Exercise instructions:
Copy out exactly the lines from the start of the data to the line containing "imported = [obj". Include both.

* * * * * * *

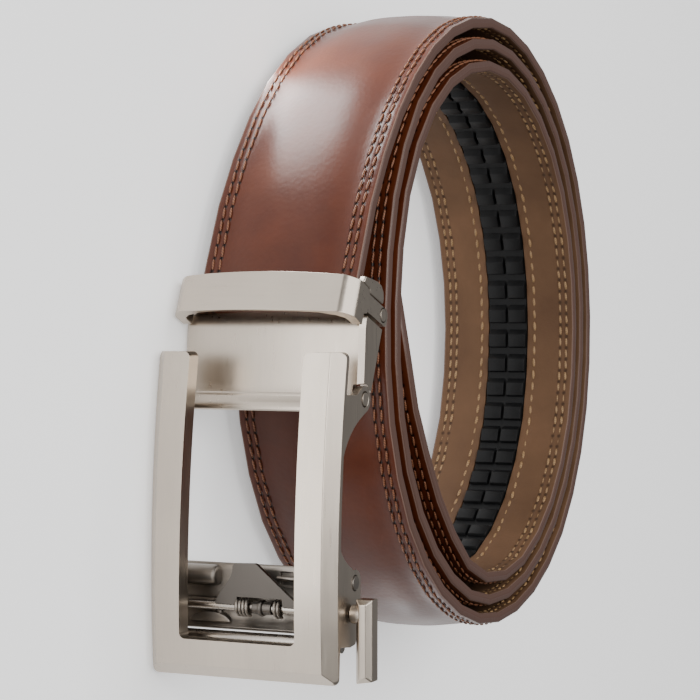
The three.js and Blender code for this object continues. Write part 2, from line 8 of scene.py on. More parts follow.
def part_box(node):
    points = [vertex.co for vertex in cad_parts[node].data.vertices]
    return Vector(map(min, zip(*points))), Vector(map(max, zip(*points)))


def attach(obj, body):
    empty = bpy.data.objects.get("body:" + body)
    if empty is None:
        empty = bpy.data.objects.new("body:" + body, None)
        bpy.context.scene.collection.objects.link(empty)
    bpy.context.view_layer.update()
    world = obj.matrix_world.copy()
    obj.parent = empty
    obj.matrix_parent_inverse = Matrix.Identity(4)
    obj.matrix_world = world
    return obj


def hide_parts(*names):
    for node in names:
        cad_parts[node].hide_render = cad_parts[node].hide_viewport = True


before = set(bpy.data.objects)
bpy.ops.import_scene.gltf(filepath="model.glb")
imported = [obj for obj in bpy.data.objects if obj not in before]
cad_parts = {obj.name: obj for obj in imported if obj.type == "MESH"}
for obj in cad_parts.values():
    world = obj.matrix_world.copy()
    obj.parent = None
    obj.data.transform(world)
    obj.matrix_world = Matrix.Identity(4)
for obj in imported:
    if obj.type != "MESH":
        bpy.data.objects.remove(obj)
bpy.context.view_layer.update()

* * * * * * *

Correct answer:
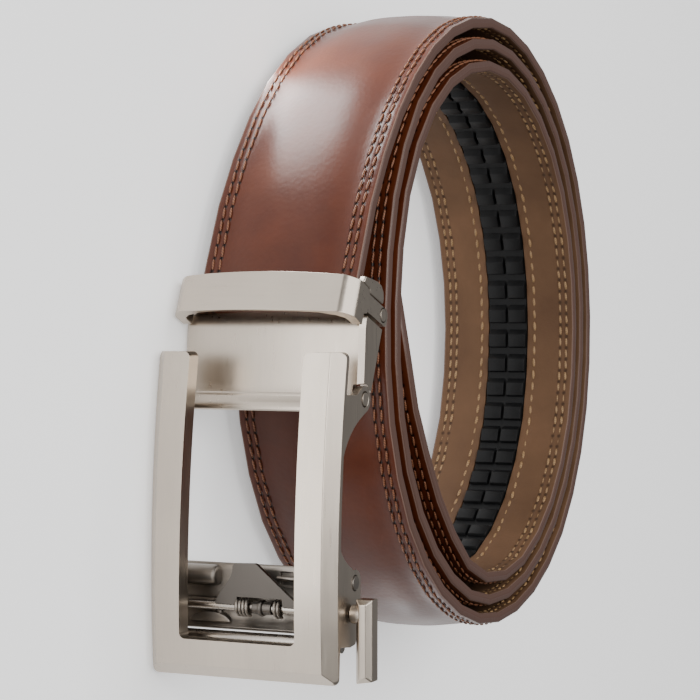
The three.js and Blender code for this object continues. Write part 2, from line 8 of scene.py on. More parts follow.
def part_box(node):
    points = [vertex.co for vertex in cad_parts[node].data.vertices]
    return Vector(map(min, zip(*points))), Vector(map(max, zip(*points)))


def attach(obj, body):
    empty = bpy.data.objects.get("body:" + body)
    if empty is None:
        empty = bpy.data.objects.new("body:" + body, None)
        bpy.context.scene.collection.objects.link(empty)
    bpy.context.view_layer.update()
    world = obj.matrix_world.copy()
    obj.parent = empty
    obj.matrix_parent_inverse = Matrix.Identity(4)
    obj.matrix_world = world
    return obj


def hide_parts(*names):
    for node in names:
        cad_parts[node].hide_render = cad_parts[node].hide_viewport = True


before = set(bpy.data.objects)
bpy.ops.import_scene.gltf(filepath="model.glb")
imported = [obj for obj in bpy.data.objects if obj not in before]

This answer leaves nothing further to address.